Direktur Riset dan Pengembangan Produk Bio Farma Sugeng Raharso mengatakan salah satu proses yang membutuhkan waktu cukup lama ialah riset beban penyakit hingga menemukan mikroorganisma yang baik serta memformulasikannya. Proses ini, lanjut Sugeng, membutuhkan waktu sekitar 10-12 tahun.
Untuk itu, Sugeng mengatakan Bio Farma berupaya melakukan percepatan riset dan pengembangan produk. Salah satu yang dilakukan Bio Farma ialah melakukan sinergi dengan berbagai pihak termasuk belanja platform teknologi produk faksin dan life science ke luar negeri. "Seperti ke Jerman dan Australia," terang Sugeng dalam Workshop Manajemen Industri Vaksin Negara Islam pada 15-18 November di Bio Farma.
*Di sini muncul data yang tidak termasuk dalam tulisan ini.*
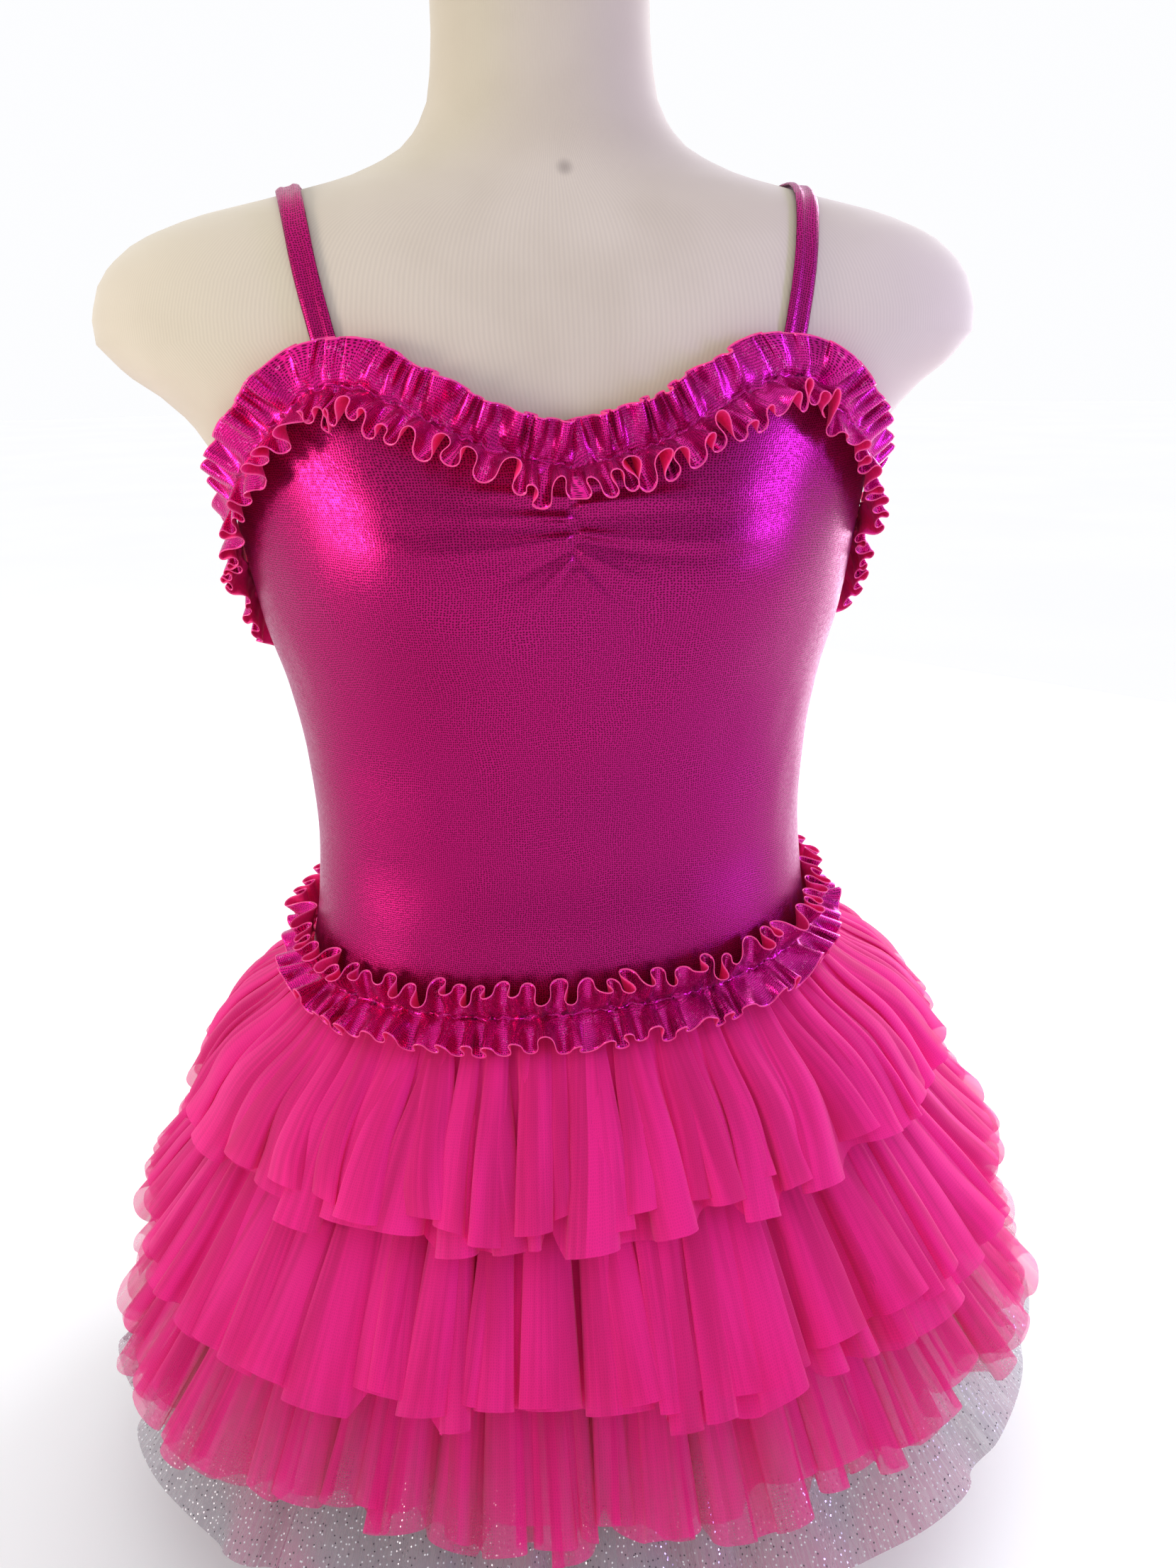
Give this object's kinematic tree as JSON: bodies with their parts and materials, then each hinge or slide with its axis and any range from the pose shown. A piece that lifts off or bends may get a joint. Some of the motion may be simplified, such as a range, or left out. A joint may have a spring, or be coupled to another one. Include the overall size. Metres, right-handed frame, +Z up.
{
  "type": "tutu dress on a dress form",
  "caption": "Camisole tutu dress with a ruffled neckline and a tiered tulle skirt over glitter net, worn by a limbless dress form.",
  "frame": {"origin": "centre of the dress form's base, on the surface it stands on", "axes": "+Z up, -Y towards the front of the dress, +X towards the right of the picture"},
  "size_m": [0.5891, 0.4708, 0.832],
  "materials": {
    "jersey": "ivory knitted cover, matt, fine vertical ribs",
    "foil": "magenta stretch cloth printed with tiny foil dots, metallic sheen, plain hot pink reverse",
    "tulle": "hot pink soft tulle, matt, see-through in one layer",
    "net": "stiff greyish white net with silver glitter"
  },
  "bodies": {
    "root": {"dress_form": "jersey", "bodice_front": "foil", "bodice_back": "foil", "hip_yoke": "tulle", "strap_left": "foil", "strap_right": "foil", "neck_ruffle": "foil", "hip_ruffle": "foil", "tulle_tier_1": "tulle", "tulle_tier_2": "tulle", "tulle_tier_3": "tulle", "glitter_net": "net"}
  },
  "joints": []
}
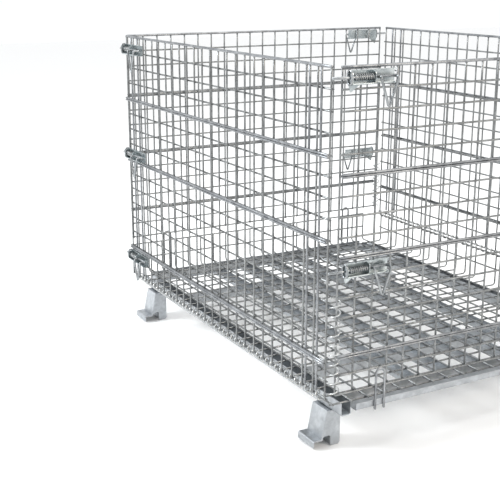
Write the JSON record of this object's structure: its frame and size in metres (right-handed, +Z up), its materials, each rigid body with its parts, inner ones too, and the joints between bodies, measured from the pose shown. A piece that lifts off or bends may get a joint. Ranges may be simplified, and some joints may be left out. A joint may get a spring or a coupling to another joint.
{
  "type": "foldable wire mesh container",
  "caption": "Foldable galvanised wire mesh stacking container with coil-hinged walls, sliding spring-bolt latches, channel base and stacking feet.",
  "frame": {"origin": "bottom centre: on the ground under the middle of the floor", "axes": "+Z up, +X along the long side towards the right short wall, -Y out of the front long wall"},
  "size_m": [1.327, 1.099, 0.949],
  "materials": {
    "galvanised_sheet": "satin",
    "latch_sheet": "satin",
    "spring_steel": "satin",
    "bolt_steel": "satin",
    "heavy_wire": "satin",
    "mesh_wire": "satin",
    "coil_wire": "satin"
  },
  "bodies": {
    "base": {"back_hinge_coil": "coil_wire", "base_beams": "galvanised_sheet", "cross_members": "galvanised_sheet", "end_channels": "galvanised_sheet", "floor_mesh": "mesh_wire", "floor_upstand": "mesh_wire", "foot_back_left": "galvanised_sheet", "foot_back_right": "galvanised_sheet", "foot_front_left": "galvanised_sheet", "foot_front_right": "galvanised_sheet", "front_hinge_coil": "coil_wire", "shoe_back_left": "galvanised_sheet", "shoe_back_right": "galvanised_sheet", "shoe_front_left": "galvanised_sheet", "shoe_front_right": "galvanised_sheet", "stirrups": "mesh_wire"},
    "front_wall": {"front_latch_eyes": "mesh_wire", "front_latch_housings": "latch_sheet", "front_spring_low": "spring_steel", "front_spring_mid": "spring_steel", "front_spring_top": "spring_steel", "front_wall_mesh": "mesh_wire", "front_wall_posts": "heavy_wire", "front_wall_rails": "heavy_wire", "front_wall_rim": "heavy_wire"},
    "front_bolt_low": {"front_bolt_low": "bolt_steel"},
    "front_bolt_mid": {"front_bolt_mid": "bolt_steel"},
    "front_bolt_top": {"front_bolt_top": "bolt_steel"},
    "back_wall": {"back_latch_eyes": "mesh_wire", "back_latch_housings": "latch_sheet", "back_spring_low": "spring_steel", "back_spring_mid": "spring_steel", "back_spring_top": "spring_steel", "back_wall_mesh": "mesh_wire", "back_wall_posts": "heavy_wire", "back_wall_rails": "heavy_wire", "back_wall_rim": "heavy_wire"},
    "back_bolt_low": {"back_bolt_low": "bolt_steel"},
    "back_bolt_mid": {"back_bolt_mid": "bolt_steel"},
    "back_bolt_top": {"back_bolt_top": "bolt_steel"},
    "right_wall": {"right_corner_coil": "coil_wire", "right_latch_eyes": "mesh_wire", "right_latch_housings": "latch_sheet", "right_spring_mid": "spring_steel", "right_spring_top": "spring_steel", "right_wall_mesh": "mesh_wire", "right_wall_rails": "heavy_wire", "right_wall_rim": "heavy_wire"},
    "right_bolt_mid": {"right_bolt_mid": "bolt_steel"},
    "right_bolt_top": {"right_bolt_top": "bolt_steel"},
    "left_wall": {"left_corner_coil": "coil_wire", "left_latch_eyes": "mesh_wire", "left_latch_housings": "latch_sheet", "left_spring_mid": "spring_steel", "left_spring_top": "spring_steel", "left_wall_mesh": "mesh_wire", "left_wall_rails": "heavy_wire", "left_wall_rim": "heavy_wire"},
    "left_bolt_mid": {"left_bolt_mid": "bolt_steel"},
    "left_bolt_top": {"left_bolt_top": "bolt_steel"}
  },
  "joints": [
    {"name": "front_wall_fold", "type": "hinge", "parent": "base", "child": "front_wall", "pos_m": [0, -0.5065, 0.145], "axis": [-1, 0, 0], "range_deg": [0, 90]},
    {"name": "back_wall_fold", "type": "hinge", "parent": "base", "child": "back_wall", "pos_m": [0, 0.5065, 0.245], "axis": [1, 0, 0], "range_deg": [0, 90]},
    {"name": "right_wall_swing", "type": "hinge", "parent": "base", "child": "right_wall", "pos_m": [0.622, -0.502, 0.145], "axis": [0, 0, 1], "range_deg": [0, 90]},
    {"name": "left_wall_swing", "type": "hinge", "parent": "base", "child": "left_wall", "pos_m": [-0.622, 0.502, 0.245], "axis": [0, 0, 1], "range_deg": [0, 90]},
    {"name": "front_top_bolt_slide", "type": "slide", "parent": "front_wall", "child": "front_bolt_top", "axis": [1, 0, 0], "range_m": [0, 0.025], "stiffness_N_per_m": 400, "springref_m": -0.02, "deforming": ["front_spring_top"]},
    {"name": "front_mid_bolt_slide", "type": "slide", "parent": "front_wall", "child": "front_bolt_mid", "axis": [1, 0, 0], "range_m": [0, 0.025], "stiffness_N_per_m": 400, "springref_m": -0.02, "deforming": ["front_spring_mid"]},
    {"name": "front_low_bolt_slide", "type": "slide", "parent": "front_wall", "child": "front_bolt_low", "axis": [1, 0, 0], "range_m": [0, 0.025], "stiffness_N_per_m": 400, "springref_m": -0.02, "deforming": ["front_spring_low"]},
    {"name": "back_top_bolt_slide", "type": "slide", "parent": "back_wall", "child": "back_bolt_top", "axis": [-1, 0, 0], "range_m": [0, 0.025], "stiffness_N_per_m": 400, "springref_m": -0.02, "deforming": ["back_spring_top"]},
    {"name": "back_mid_bolt_slide", "type": "slide", "parent": "back_wall", "child": "back_bolt_mid", "axis": [-1, 0, 0], "range_m": [0, 0.025], "stiffness_N_per_m": 400, "springref_m": -0.02, "deforming": ["back_spring_mid"]},
    {"name": "back_low_bolt_slide", "type": "slide", "parent": "back_wall", "child": "back_bolt_low", "axis": [-1, 0, 0], "range_m": [0, 0.025], "stiffness_N_per_m": 400, "springref_m": -0.02, "deforming": ["back_spring_low"]},
    {"name": "right_top_bolt_slide", "type": "slide", "parent": "right_wall", "child": "right_bolt_top", "axis": [0, 1, 0], "range_m": [0, 0.025], "stiffness_N_per_m": 400, "springref_m": -0.02, "deforming": ["right_spring_top"]},
    {"name": "right_mid_bolt_slide", "type": "slide", "parent": "right_wall", "child": "right_bolt_mid", "axis": [0, 1, 0], "range_m": [0, 0.025], "stiffness_N_per_m": 400, "springref_m": -0.02, "deforming": ["right_spring_mid"]},
    {"name": "left_top_bolt_slide", "type": "slide", "parent": "left_wall", "child": "left_bolt_top", "axis": [0, -1, 0], "range_m": [0, 0.025], "stiffness_N_per_m": 400, "springref_m": -0.02, "deforming": ["left_spring_top"]},
    {"name": "left_mid_bolt_slide", "type": "slide", "parent": "left_wall", "child": "left_bolt_mid", "axis": [0, -1, 0], "range_m": [0, 0.025], "stiffness_N_per_m": 400, "springref_m": -0.02, "deforming": ["left_spring_mid"]}
  ]
}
Proses produksi vaksin memang membutuhkan waktu yang cukup lama karena ada beberapa tahap uji yang harus dilakukan demi menjamin keamanan, kualitas serta keampuhan atau efikasi produk. Kepala Divisi Surveilans dan Uji Klinis Bio Fara Novilia S Bachtiar mengatakan pengembangan vaksin baru akan diawali dengan uji pre-klinik. Setelahnya, akan dilakukan uji klinis atau clinical trial yang disusul dengan registrasi produk serta post marketing surveilans.
Tahap uji klinis sendiri, lanjut Nolivia, terbagi menjadi tiga tahap. Uji Klinis tahap I dilakukan untuk mengetahui keamanan produk dan juga efek samping yang ditimbulkan. Tahap II, tambah Novilia, dilakukan utnuk mengetahui dan mengevaluasi respon imunitas dengan menambah jumlah responden yang lebih besar. "Tahap III untuk mengetahui tingkat efikasi atau keampuhan vaksin dengan subjek yang sudah ditentukan," jelas Novilia.
Selain memaparkan proses produksi vaksin yang meliputi uji klinis hingga quality control, Workshop Manajemen Industri Vaksin Negara Islam di Bandung ini juga membahas masalah pengelolaan limbah produksi hingga informasi terbaru mengenai pengawasan penyakit menular dan penyehatan lingkungan. Tak ketinggalan, Workshop yang dihadiri 10 negara dan tiga lembaga dunia seperti WHO, UNICEF dan Islamic Development Bank ini juga melakukan review terhadap produk vaksin baru untuk program dasar imunisasi di negara Islam.